Billy Crudup commented, "There were some really complex interpersonal things that we had to make sure that we navigated, as well as the technical part of making sure to sing in sync so that they can use your voice live if possible. So all of it was kind of a whirlwind for me. I did find myself on the second day of filming, when they were [shooting] the other characters watching us, when we're not on camera, I did find little moments of joy for myself in the fact that I was sitting there and getting a chance to sing Sondheim with Jen, which was a remarkable turn in my career. So that was a welcomed privilege for me."

==Critical reviews==
"No One's Gonna Harm You, Not While I'm Around" received generally positive reviews from critics. Maggie Fremont of Vulture gave the episode a 3 star rating out of 5 and wrote, "if you think that by the end of the show Alex is over Bradley questioning whether she knew about what Mitch was up to, you are extremely wrong."

Jodi Walker of Entertainment Weekly wrote, "The fifth episode of The Morning Show is all about the ensemble scene. Whether it's zipping down UBA hallways, drinking in a Midtown Irish pub that I can't imagine a group of cool media women would be caught dead in, or swanning around your own packed penthouse while Cheyenne Jackson sings show tunes for charity, there's a lot of togetherness in this episode. And that means there's a lot of loaded talking (and occasionally, singing)." Meghan O'Keefe of Decider wrote, "She keeps up the appearances that everything is fine behind-the-scenes, or within the subtext of a song. But they're not. It's a coup de grace from Cory Ellison, and a sign that Alex's career may be in even more peril than she thinks."

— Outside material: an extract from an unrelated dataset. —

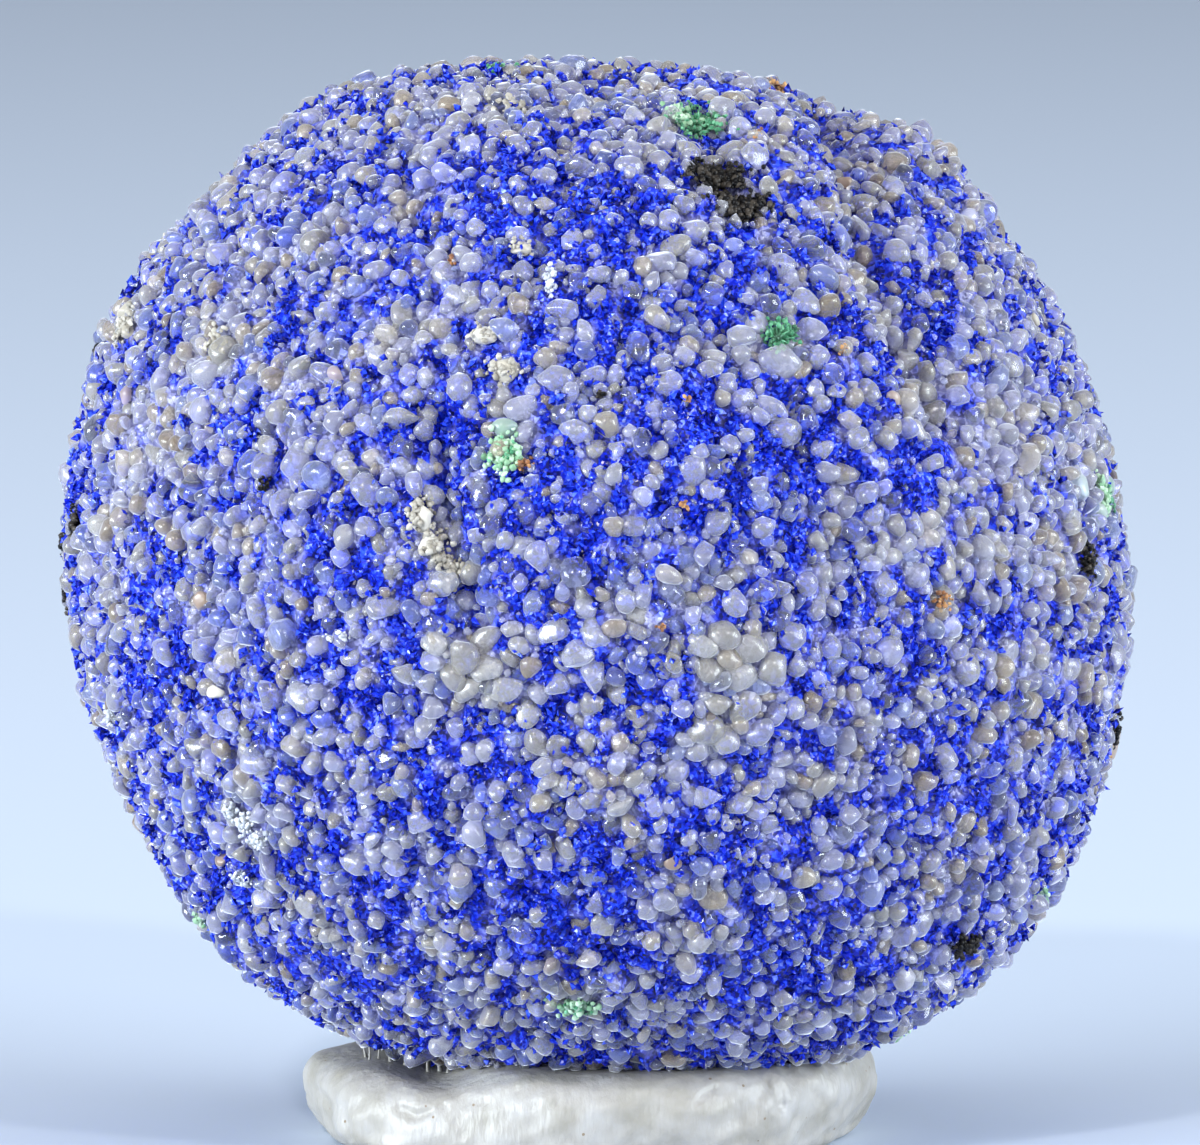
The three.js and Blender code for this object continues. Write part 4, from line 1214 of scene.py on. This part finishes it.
# %% Draw the threads and peaks
THREADS = [  # pixel x below and above, depth towards the camera in mm, thickness in mm
    (366, 362, 0.55, 0.05), (370, 366, 0.8, 0.035), (381, 377, 0.7, 0.045), (392, 389, 0.9, 0.05),
    (398, 396, 0.5, 0.03), (406, 408, 1.0, 0.06), (418, 416, 0.8, 0.07), (430, 428, 1.1, 0.06),
    (440, 436, 0.9, 0.09), (449, 452, 1.2, 0.07), (461, 462, 1.1, 0.08), (425, 421, 0.2, 0.06),
    (388, 385, 0.1, 0.05), (455, 457, 0.5, 0.07),
]
THREAD_WAIST = 0.3  # the thickness half way, against that at the ends
THREAD_RINGS, THREAD_SIDES = 9, 6
THREAD_SINK = 0.12 * MM


def height_of_pad(x, y):
    """The height of the putty's upper face nearest to a place."""
    upper = corners[corners[:, 2] > 0.4 * PAD_TOP]
    return upper[np.argmin((upper[:, 0] - x) ** 2 + (upper[:, 1] - y) ** 2)][2]


thread_corners, thread_faces = [], []
along = np.linspace(0, 1, THREAD_RINGS)
turn = np.arange(THREAD_SIDES) * 2 * math.pi / THREAD_SIDES
for low, high, towards, thick in THREADS:
    foot_x, head_x = ((px - BALL_MIDDLE_PIXEL[0]) * PIXEL for px in (low, high))
    y = -towards * MM
    foot_z = height_of_pad(foot_x, y) - THREAD_SINK
    head_z = ball_underside(np.array([head_x]), np.array([y]))[0] + THREAD_SINK
    half = thick * MM * (THREAD_WAIST + (1 - THREAD_WAIST) * np.abs(2 * along - 1) ** 2)
    x = foot_x + (head_x - foot_x) * along + 0.02 * MM * np.sin(along * 5 + low)
    z = foot_z + (head_z - foot_z) * along
    ring_x = x[:, None] + half[:, None] * np.cos(turn)
    ring_y = y + half[:, None] * np.sin(turn)
    ring_z = np.repeat(z[:, None], THREAD_SIDES, axis=1)
    start = sum(len(part) for part in thread_corners)
    thread_corners.append(np.stack([ring_x, ring_y, ring_z], -1).reshape(-1, 3))
    for ring in range(THREAD_RINGS - 1):
        for side in range(THREAD_SIDES):
            a, b = (start + ring * THREAD_SIDES + k % THREAD_SIDES for k in (side, side + 1))
            thread_faces += [(a, b, b + THREAD_SIDES), (a, b + THREAD_SIDES, a + THREAD_SIDES)]
mesh_piece("putty_threads", np.concatenate(thread_corners), np.array(thread_faces), putty, "putty")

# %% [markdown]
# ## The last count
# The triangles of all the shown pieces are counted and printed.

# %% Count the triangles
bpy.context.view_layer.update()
triangle_total = sum(len(piece.data.polygons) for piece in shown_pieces())
print("triangles in all:", triangle_total)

Esme Mazzeo of Telltale TV gave the episode a 4 star rating out of 5 and wrote, "It's a brilliantly crafted episode — from the title to the chronology of events to the settings — it's absolutely clear what has begun." Veronique Englebert of The Review Geek gave the episode a 3.5 star rating out of 5 and wrote, "The excellent performance from the cast remain the focus of the show here, which is greatly helped by the realistic dialogue and individual character arcs."